Given exercise:
Consider the listing below. Extract exactly the lines from the line containing "const wood = new" to the line containing "cad_parts[member].parent = rigid_bodies[body]", both included.

Task input:
Begin

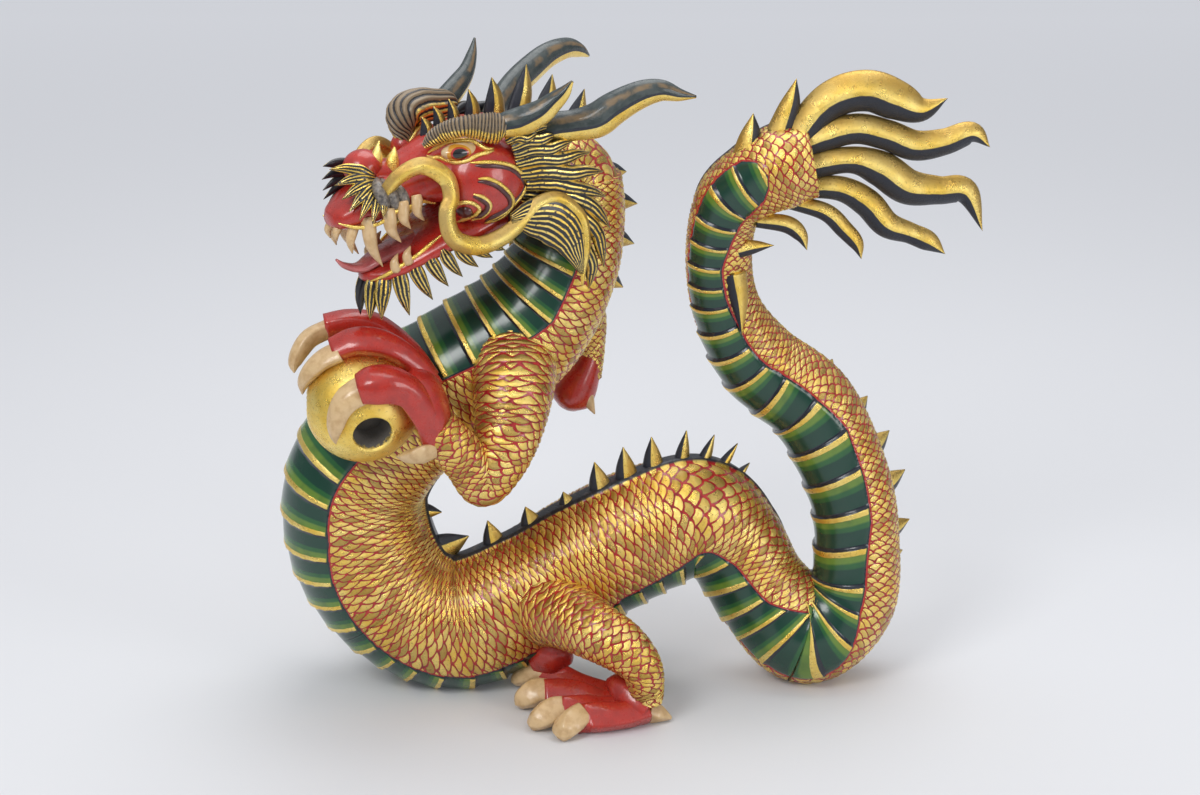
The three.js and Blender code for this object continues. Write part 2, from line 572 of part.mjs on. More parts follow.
// The flame at the tail's end: fronds that curl like an S, and small fins and spikes along the hook
function flame() {
  const fronds = [ // x, z and half width from the root to the tip
    [[104, 316, 9], [118, 337, 10], [131, 346, 11], [146, 348, 11.5], [160, 343, 11], [174, 338, 7],
      [188, 344, 0]],
    [[108, 318, 8], [136, 327, 8.5], [155, 324, 8.5], [171, 318, 8.5], [187, 320, 7.5], [202, 325, 6],
      [212, 317, 0]],
    [[110, 306, 8], [136, 310, 7.5], [153, 305, 10], [168, 295, 10], [185, 293, 8], [200, 292, 7],
      [210, 270, 0]],
    [[108, 295, 6], [131, 294, 7], [146, 286, 8], [157, 274, 7.5], [170, 269, 6], [181, 264, 5.5],
      [190, 257, 0]],
    [[102, 287, 4], [123, 281, 5], [134, 271, 5], [141, 263, 4], [144, 254, 0]],
    [[86, 276, 4], [102, 274, 5], [110, 268, 4], [114, 259, 0]],
    [[72, 258, 4.5], [84, 261, 4], [96, 262, 0]],
    [[74, 246, 7], [77, 230, 5], [79, 210, 0]],
    [[98, 325, 8], [103, 341, 5.5], [106, 355, 0]],
    [[80, 313, 8], [82, 325, 5.5], [83, 336, 0]],
  ];
  return fronds.map((rows) => {
    const path = rows.map(([x, z, wide]) => [x, 0, z, wide, wide * 0.75, 0, 1, 0]);
    return sweep(path, { sides: 5, steps: 1 });
  });
}

function dragon() {
  const solids = join([
    bodySweep(0, VALLEY),
    bodySweep(VALLEY - 1, BODY.length - 1),
    ...ridgeSpikes(),
    limb(NAPE, [1, 0, 0], { sides: BODY_SIDES, steps: 1 }),
    skull(), jaw(), tongue(), ...teeth(), ...faceSide(1), ...faceSide(-1), ...nose(), ...horns(), ...crest(),
    ...hair(), nearArm(), ...claw(), egg(BALL.at, [BALL.radius, BALL.radius, BALL.radius], [0, 0, 0],
      [16, 10]),
    ...farArm(), ...nearLeg(), ...farLeg(), ...flame(),
  ]);
  const belowFloor = new THREE.BoxGeometry(...FLOOR_BLOCK);
  belowFloor.translate(0, 0, -FLOOR_BLOCK[2] / 2);
  return largestShell(solids.subtract(join([belowFloor, ...bores()])));
}

const wood = new THREE.MeshStandardMaterial({ color: 0xb98a2c, roughness: 0.4, metalness: 0.3 });
const carving = new THREE.Mesh(geometryOf(dragon()), wood);
carving.name = "dragon";
carving.position.set(-FOOTPRINT_CENTRE[0], -FOOTPRINT_CENTRE[1], 0);

const group = new THREE.Group();
group.add(carving);
export default group;
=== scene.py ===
# %% [markdown]
# # A carved and gilded dragon
# The real object is taken to be light wood, carved, primed, then painted and covered with thin metal leaf.
# This lesson dresses its plain frame: every form is a surface worked out from numbers, and every finish is
# a set of shader nodes. The frame is loaded first, because all pieces have to sit where it says.

# %% Load the frame
import json
import bpy
import numpy as np
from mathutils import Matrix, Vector

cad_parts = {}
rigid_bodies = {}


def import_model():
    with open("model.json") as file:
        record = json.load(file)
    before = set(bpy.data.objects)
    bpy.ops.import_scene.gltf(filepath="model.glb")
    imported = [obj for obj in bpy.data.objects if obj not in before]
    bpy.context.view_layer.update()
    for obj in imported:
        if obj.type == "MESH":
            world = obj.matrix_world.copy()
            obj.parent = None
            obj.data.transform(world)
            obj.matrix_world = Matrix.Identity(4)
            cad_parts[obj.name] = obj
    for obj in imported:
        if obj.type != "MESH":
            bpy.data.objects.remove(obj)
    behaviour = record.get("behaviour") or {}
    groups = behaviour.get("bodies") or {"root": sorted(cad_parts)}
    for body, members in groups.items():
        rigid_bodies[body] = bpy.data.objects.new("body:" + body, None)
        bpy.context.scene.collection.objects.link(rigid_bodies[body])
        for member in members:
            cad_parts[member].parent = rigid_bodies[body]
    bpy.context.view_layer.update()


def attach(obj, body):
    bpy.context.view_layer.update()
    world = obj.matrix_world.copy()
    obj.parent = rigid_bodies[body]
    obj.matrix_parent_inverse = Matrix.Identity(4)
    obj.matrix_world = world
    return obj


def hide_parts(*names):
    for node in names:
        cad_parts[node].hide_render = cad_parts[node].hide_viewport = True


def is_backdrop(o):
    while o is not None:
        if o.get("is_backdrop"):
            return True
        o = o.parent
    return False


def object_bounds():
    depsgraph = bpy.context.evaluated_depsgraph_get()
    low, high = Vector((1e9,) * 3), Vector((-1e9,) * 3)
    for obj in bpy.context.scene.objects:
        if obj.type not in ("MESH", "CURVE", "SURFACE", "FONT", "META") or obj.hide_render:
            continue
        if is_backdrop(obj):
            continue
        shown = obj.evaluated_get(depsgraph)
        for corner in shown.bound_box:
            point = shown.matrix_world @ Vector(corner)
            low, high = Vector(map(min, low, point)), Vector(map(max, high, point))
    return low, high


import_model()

# %% [markdown]
# ## Numbers that place everything
# Lengths are in millimetres and are turned into metres only when a mesh is made. The same stations as in
# the frame's source carry the body: a centre, a radius, and the way that the ridge of the back faces.

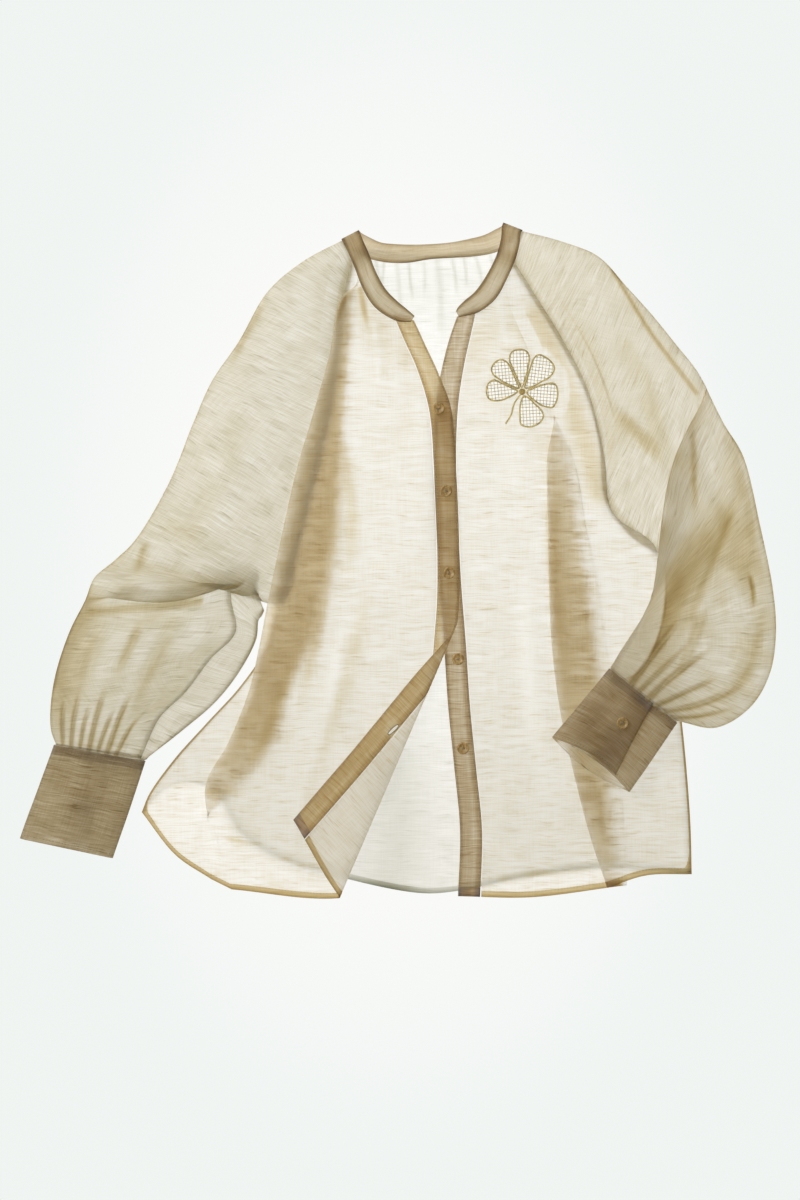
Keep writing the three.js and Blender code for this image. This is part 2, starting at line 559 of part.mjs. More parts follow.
function flowerOutline() {
  const heart = new THREE.Shape().absarc(0, 0, 4, 0, 2 * Math.PI);
  const line = curveThrough(STEM.map((q) => place(q).sub(FLOWER_CENTRE))).getPoints(6);
  const sideOf = (sign) =>
    line.map((p, k) => {
      const way = flatWay(line[Math.max(0, k - 1)], line[Math.min(line.length - 1, k + 1)]);
      return new THREE.Vector2(p.x - way.y * sign * (CORD / 2), p.y + way.x * sign * (CORD / 2));
    });
  const stem = new THREE.Shape([...sideOf(-1), ...sideOf(1).reverse()]);
  return PETALS.map((petal) => slab(petalShape(petal, 0)))
    .concat(slab(heart), slab(stem))
    .reduce((all, one) => all.add(one));
}

// ---- Buttons ---------------------------------------------------------------------------------------------------

function buttonGeometry() {
  const { radius, thick, hole, spacing } = BUTTON;
  const profile = [
    [0, 0], [radius - 1, 0], [radius, 0.8], [radius, thick - 0.6], [radius - 0.7, thick], [radius - 1.7, thick - 0.2],
    [radius - 2.4, thick - 0.8], [0, thick - 1],
  ];
  const disc = new THREE.LatheGeometry(profile.map(([x, y]) => new THREE.Vector2(x, y)), 20).rotateX(Math.PI / 2);
  const drill = (x) =>
    solidOf(new THREE.CylinderGeometry(hole, hole, 3 * thick, 8).rotateX(Math.PI / 2).translate(x, 0, thick / 2));
  return geometryOf(solidOf(disc).subtract(drill(-spacing / 2)).subtract(drill(spacing / 2)));
}

const BUTTONS = [
  { name: "button_1", at: [438.5, 409], z: RIGHT_EDGE_Z + BAND / 2 },
  { name: "button_2", at: [446, 491], z: RIGHT_EDGE_Z + BAND / 2 },
  { name: "button_3", at: [449, 573], z: RIGHT_EDGE_Z + BAND / 2 },
  { name: "button_4", at: [458, 659], z: LEFT_EDGE_Z + BAND / 2 },
  { name: "button_5", at: [463, 748], z: LEFT_EDGE_Z + BAND / 2 },
  { name: "button_cuff_left", at: [621, 722], z: CUFF_LEFT.base + CUFF_HEIGHT + BAND / 2 },
  { name: "button_cuff_right", at: [86, 806], z: -SEAM_GAP },
];

// ---- Assembly --------------------------------------------------------------------------------------------------

const garment = new THREE.Group();
function addPiece(name, geometry, look) {
  const mesh = new THREE.Mesh(geometry, look);
  mesh.name = name;
  garment.add(mesh);
  return mesh;
}

addPiece("back", wallOn(backGrid, CLOTH), linen());
addPiece("front_right", wallOn(frontRight.panel, CLOTH), linen());
addPiece("placket_right", wallOn(frontRight.placket, BAND), doubled());
addPiece("placket_left", wallOn(frontLeft.placket, BAND), doubled());
addPiece("sleeve_right", wallOn(sleeveRight, CLOTH), linen());
addPiece("sleeve_left", wallOn(sleeveLeft, CLOTH), linen());
addPiece("cuff_right", wallOn(cuffGrid(CUFF_RIGHT), BAND), doubled());
addPiece("cuff_left", wallOn(cuffGrid(CUFF_LEFT), BAND), doubled());
addPiece("neckband", wallOn(neckband, BAND), doubled());

// The left front is open behind each petal, and the flower lies on it.
const openings = PETALS.map((petal) => slab(petalShape(petal, CORD))).reduce((all, one) => all.add(one));
addPiece("front_left", geometryOf(solidOf(wallOn(frontLeft.panel, CLOTH)).subtract(openings)), linen());
const overPanel = solidOf(wallOn(movedOut(frontLeft.panel, -(CLOTH + 2 * SEAM_GAP)), CLOTH));
addPiece("flower", geometryOf(overPanel.intersect(flowerOutline())), thread());

for (const { name, at, z } of BUTTONS)
  addPiece(name, buttonGeometry(), shell()).position.copy(place(at, z + SEAM_GAP));

// The origin is at the middle of the underside of the whole garment.
const bounds = new THREE.Box3().setFromObject(garment);
const centre = bounds.getCenter(new THREE.Vector3());
for (const mesh of garment.children) mesh.position.sub(raised(centre, bounds.min.z));

export default garment;
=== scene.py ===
"""A sheer linen blouse laid on a light table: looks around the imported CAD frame.

The tables and the functions that lay the cloth are those of the CAD part, drawn finer and with thinner walls.
Places in them are [across, down] on the layout sheet in millimetres; inside the script y is minus down.
"""

import math

import bpy
import numpy as np
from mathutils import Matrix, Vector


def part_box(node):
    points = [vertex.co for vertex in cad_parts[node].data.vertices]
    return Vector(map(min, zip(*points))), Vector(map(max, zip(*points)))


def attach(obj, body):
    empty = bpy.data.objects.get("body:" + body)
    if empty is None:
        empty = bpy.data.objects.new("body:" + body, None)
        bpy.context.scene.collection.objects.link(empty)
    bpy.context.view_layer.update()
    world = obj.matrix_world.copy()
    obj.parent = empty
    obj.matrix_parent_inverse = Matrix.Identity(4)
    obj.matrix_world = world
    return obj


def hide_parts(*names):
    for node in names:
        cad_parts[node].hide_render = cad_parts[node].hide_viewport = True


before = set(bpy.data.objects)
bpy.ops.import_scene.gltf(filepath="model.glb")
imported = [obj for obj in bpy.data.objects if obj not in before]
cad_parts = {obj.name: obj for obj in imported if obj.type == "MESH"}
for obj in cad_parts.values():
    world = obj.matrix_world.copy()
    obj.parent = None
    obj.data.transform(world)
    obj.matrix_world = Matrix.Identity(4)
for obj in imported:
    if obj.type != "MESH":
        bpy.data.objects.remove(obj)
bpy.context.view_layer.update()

MM = 0.001
SHEET_ORIGIN = np.array([397.999, -560.725, 0.0])  # the row frame's origin on the layout sheet
TABLE_TOP = -0.0003  # metres
UP = [0, 0, 1.0]


def add_object(name, data):
    obj = bpy.data.objects.new(name, data)
    bpy.context.scene.collection.objects.link(obj)
    return obj


# ---- Camera ----

CAMERA_HEIGHT = 3.2
VIEW_LENGTH = 1.2  # what the frame's height takes in on the table
VIEW_CENTRE = (0.002, -0.0393)
SENSOR = 36


def add_camera():
    data = bpy.data.cameras.new("camera")
    data.sensor_fit = "VERTICAL"
    data.sensor_height = SENSOR
    data.lens = SENSOR * CAMERA_HEIGHT / VIEW_LENGTH
    data.clip_end = 50
    camera = add_object("camera", data)
    camera.location = (*VIEW_CENTRE, CAMERA_HEIGHT)
    bpy.context.scene.camera = camera


add_camera()


# ---- Curves and grids ----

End

Full solution:
const wood = new THREE.MeshStandardMaterial({ color: 0xb98a2c, roughness: 0.4, metalness: 0.3 });
const carving = new THREE.Mesh(geometryOf(dragon()), wood);
carving.name = "dragon";
carving.position.set(-FOOTPRINT_CENTRE[0], -FOOTPRINT_CENTRE[1], 0);

const group = new THREE.Group();
group.add(carving);
export default group;
=== scene.py ===
# %% [markdown]
# # A carved and gilded dragon
# The real object is taken to be light wood, carved, primed, then painted and covered with thin metal leaf.
# This lesson dresses its plain frame: every form is a surface worked out from numbers, and every finish is
# a set of shader nodes. The frame is loaded first, because all pieces have to sit where it says.

# %% Load the frame
import json
import bpy
import numpy as np
from mathutils import Matrix, Vector

cad_parts = {}
rigid_bodies = {}


def import_model():
    with open("model.json") as file:
        record = json.load(file)
    before = set(bpy.data.objects)
    bpy.ops.import_scene.gltf(filepath="model.glb")
    imported = [obj for obj in bpy.data.objects if obj not in before]
    bpy.context.view_layer.update()
    for obj in imported:
        if obj.type == "MESH":
            world = obj.matrix_world.copy()
            obj.parent = None
            obj.data.transform(world)
            obj.matrix_world = Matrix.Identity(4)
            cad_parts[obj.name] = obj
    for obj in imported:
        if obj.type != "MESH":
            bpy.data.objects.remove(obj)
    behaviour = record.get("behaviour") or {}
    groups = behaviour.get("bodies") or {"root": sorted(cad_parts)}
    for body, members in groups.items():
        rigid_bodies[body] = bpy.data.objects.new("body:" + body, None)
        bpy.context.scene.collection.objects.link(rigid_bodies[body])
        for member in members:
            cad_parts[member].parent = rigid_bodies[body]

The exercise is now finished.